# Start of Data extract
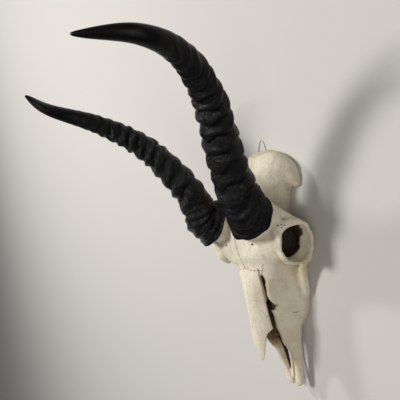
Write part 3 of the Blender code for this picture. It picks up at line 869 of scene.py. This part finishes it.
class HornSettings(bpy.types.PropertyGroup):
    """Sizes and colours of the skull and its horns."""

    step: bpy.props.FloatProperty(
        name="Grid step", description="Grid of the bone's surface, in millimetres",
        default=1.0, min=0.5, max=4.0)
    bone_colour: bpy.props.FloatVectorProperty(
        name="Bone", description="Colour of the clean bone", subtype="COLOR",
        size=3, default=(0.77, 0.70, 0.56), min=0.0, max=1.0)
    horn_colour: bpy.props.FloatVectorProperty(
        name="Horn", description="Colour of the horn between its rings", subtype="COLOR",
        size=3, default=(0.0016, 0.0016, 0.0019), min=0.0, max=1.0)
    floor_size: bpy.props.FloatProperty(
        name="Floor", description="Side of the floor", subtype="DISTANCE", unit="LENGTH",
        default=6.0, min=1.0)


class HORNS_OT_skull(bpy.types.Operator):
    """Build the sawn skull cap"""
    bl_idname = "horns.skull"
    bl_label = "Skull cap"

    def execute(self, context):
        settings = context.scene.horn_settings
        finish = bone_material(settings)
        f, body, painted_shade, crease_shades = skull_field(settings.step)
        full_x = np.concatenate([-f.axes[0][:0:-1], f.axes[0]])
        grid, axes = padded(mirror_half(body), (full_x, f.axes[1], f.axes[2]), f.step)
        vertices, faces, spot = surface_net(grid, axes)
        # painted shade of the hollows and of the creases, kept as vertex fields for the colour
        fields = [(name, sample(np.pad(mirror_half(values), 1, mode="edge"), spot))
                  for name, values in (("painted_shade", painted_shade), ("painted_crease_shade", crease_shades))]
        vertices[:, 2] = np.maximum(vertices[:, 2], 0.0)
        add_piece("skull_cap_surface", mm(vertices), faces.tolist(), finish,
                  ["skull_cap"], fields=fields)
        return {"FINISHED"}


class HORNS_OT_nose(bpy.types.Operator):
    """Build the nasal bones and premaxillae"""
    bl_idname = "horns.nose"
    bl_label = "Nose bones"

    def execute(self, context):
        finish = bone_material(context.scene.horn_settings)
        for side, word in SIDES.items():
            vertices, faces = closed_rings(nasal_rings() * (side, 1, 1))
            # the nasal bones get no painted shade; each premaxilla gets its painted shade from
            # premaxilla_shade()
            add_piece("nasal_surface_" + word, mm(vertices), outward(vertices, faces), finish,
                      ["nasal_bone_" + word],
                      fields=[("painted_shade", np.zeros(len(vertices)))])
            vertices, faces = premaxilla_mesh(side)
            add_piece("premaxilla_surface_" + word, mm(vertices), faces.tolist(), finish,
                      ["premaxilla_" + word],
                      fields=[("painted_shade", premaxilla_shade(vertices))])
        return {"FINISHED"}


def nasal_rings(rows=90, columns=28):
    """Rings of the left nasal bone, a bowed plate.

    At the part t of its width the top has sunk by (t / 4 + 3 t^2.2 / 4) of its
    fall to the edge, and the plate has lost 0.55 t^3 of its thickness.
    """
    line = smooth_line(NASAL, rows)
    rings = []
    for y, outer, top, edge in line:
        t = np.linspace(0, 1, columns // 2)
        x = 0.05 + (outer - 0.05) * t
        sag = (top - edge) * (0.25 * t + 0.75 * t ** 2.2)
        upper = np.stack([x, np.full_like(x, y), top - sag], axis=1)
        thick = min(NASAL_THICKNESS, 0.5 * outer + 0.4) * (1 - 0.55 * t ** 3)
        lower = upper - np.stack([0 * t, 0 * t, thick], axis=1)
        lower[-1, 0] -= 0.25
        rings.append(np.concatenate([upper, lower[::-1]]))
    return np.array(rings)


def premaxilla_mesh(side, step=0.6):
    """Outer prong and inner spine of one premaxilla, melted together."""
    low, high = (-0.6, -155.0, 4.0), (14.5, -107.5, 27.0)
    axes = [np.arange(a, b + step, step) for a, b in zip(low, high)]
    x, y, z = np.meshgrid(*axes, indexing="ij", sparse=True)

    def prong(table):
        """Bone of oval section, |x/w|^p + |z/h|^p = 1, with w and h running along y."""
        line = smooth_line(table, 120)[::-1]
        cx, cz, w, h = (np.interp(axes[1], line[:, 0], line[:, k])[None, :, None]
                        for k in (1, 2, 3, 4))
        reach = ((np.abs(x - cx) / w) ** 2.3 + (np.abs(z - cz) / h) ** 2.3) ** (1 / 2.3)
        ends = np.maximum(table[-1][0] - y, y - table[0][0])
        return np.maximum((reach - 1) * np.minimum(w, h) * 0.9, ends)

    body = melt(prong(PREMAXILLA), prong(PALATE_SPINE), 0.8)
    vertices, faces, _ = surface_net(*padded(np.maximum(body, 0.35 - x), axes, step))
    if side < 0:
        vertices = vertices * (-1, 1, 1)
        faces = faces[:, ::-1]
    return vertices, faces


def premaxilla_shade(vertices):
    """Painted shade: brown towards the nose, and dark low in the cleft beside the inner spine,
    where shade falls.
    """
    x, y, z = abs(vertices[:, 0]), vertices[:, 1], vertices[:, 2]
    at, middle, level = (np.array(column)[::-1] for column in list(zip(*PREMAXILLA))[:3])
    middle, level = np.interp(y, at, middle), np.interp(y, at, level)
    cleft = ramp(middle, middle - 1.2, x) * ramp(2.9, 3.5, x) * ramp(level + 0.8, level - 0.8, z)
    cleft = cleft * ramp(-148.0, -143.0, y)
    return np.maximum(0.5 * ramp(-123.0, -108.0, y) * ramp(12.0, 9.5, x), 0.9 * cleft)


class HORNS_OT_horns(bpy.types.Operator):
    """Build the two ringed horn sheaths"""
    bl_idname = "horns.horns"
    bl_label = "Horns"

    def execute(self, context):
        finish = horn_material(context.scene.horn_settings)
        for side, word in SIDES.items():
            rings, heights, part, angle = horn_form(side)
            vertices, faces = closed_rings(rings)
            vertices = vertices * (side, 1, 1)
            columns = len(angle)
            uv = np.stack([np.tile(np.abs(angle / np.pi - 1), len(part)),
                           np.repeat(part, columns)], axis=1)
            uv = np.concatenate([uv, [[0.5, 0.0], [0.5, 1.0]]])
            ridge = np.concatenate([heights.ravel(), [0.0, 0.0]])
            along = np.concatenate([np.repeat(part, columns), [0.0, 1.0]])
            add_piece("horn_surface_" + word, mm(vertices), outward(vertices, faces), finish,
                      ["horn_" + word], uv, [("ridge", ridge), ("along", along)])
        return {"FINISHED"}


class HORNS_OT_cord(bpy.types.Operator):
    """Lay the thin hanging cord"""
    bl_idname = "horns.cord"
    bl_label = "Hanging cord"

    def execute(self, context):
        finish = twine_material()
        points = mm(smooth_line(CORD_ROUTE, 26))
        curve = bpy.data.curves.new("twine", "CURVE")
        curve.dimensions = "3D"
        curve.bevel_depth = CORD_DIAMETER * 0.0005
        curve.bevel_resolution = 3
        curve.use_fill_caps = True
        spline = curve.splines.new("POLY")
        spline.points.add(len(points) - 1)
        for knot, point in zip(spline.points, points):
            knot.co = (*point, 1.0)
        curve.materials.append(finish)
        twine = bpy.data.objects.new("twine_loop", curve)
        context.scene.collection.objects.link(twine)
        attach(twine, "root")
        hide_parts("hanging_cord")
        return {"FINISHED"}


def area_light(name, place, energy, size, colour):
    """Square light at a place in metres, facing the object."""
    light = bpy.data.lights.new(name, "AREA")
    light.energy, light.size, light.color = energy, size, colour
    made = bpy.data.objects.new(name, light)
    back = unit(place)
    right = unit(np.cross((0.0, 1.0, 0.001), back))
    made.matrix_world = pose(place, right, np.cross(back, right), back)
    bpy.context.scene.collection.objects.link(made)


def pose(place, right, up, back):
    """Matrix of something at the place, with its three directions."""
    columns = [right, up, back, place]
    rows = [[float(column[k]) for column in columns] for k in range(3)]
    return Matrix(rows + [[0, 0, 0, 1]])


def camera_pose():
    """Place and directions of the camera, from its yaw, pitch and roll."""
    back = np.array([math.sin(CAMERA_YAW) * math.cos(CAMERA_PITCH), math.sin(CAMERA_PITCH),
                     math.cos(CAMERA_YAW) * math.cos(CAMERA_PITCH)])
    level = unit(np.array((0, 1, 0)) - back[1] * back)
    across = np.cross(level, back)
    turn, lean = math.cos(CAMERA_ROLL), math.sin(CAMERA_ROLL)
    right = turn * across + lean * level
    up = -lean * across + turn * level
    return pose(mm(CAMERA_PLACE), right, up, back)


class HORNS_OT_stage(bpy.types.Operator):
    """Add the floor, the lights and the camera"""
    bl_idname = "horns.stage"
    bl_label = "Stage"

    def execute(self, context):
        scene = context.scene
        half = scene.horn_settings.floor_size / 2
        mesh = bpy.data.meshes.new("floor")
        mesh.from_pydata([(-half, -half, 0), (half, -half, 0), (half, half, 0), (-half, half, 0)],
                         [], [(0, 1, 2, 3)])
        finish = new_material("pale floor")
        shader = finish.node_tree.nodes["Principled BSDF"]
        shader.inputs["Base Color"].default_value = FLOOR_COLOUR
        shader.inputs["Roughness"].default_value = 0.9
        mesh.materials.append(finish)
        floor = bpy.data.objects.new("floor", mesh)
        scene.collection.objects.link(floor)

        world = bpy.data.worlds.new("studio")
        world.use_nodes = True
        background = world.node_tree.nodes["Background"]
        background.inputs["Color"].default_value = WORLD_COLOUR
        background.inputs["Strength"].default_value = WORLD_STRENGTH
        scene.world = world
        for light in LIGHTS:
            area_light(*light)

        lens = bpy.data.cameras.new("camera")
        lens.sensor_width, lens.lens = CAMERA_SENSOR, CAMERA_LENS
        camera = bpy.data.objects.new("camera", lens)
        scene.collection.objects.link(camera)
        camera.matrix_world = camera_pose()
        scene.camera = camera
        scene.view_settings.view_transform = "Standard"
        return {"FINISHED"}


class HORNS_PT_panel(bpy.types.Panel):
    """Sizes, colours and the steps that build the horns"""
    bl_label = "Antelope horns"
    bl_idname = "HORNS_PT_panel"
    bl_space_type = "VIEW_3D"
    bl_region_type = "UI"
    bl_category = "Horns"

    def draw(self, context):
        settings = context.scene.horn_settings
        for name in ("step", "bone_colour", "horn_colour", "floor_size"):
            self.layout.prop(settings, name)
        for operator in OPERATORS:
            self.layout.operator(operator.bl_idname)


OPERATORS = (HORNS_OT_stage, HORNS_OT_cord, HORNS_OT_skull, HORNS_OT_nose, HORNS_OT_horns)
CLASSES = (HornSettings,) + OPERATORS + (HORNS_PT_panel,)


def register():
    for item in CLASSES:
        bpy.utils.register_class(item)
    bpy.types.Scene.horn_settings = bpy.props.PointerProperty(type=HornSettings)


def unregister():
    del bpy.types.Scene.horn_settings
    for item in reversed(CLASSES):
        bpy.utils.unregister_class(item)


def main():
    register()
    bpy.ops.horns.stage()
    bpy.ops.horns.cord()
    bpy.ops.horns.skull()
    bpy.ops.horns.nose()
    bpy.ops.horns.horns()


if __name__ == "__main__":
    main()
# End of Data extract
| What is required |
Your output must be the lines of the material above, from the first through the line that contains "and colours of", copied exactly. Include both endpoints and nothing else.

| Output for this task |
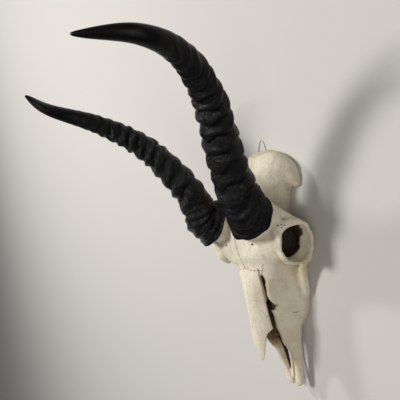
Write part 3 of the Blender code for this picture. It picks up at line 869 of scene.py. This part finishes it.
class HornSettings(bpy.types.PropertyGroup):
    """Sizes and colours of the skull and its horns."""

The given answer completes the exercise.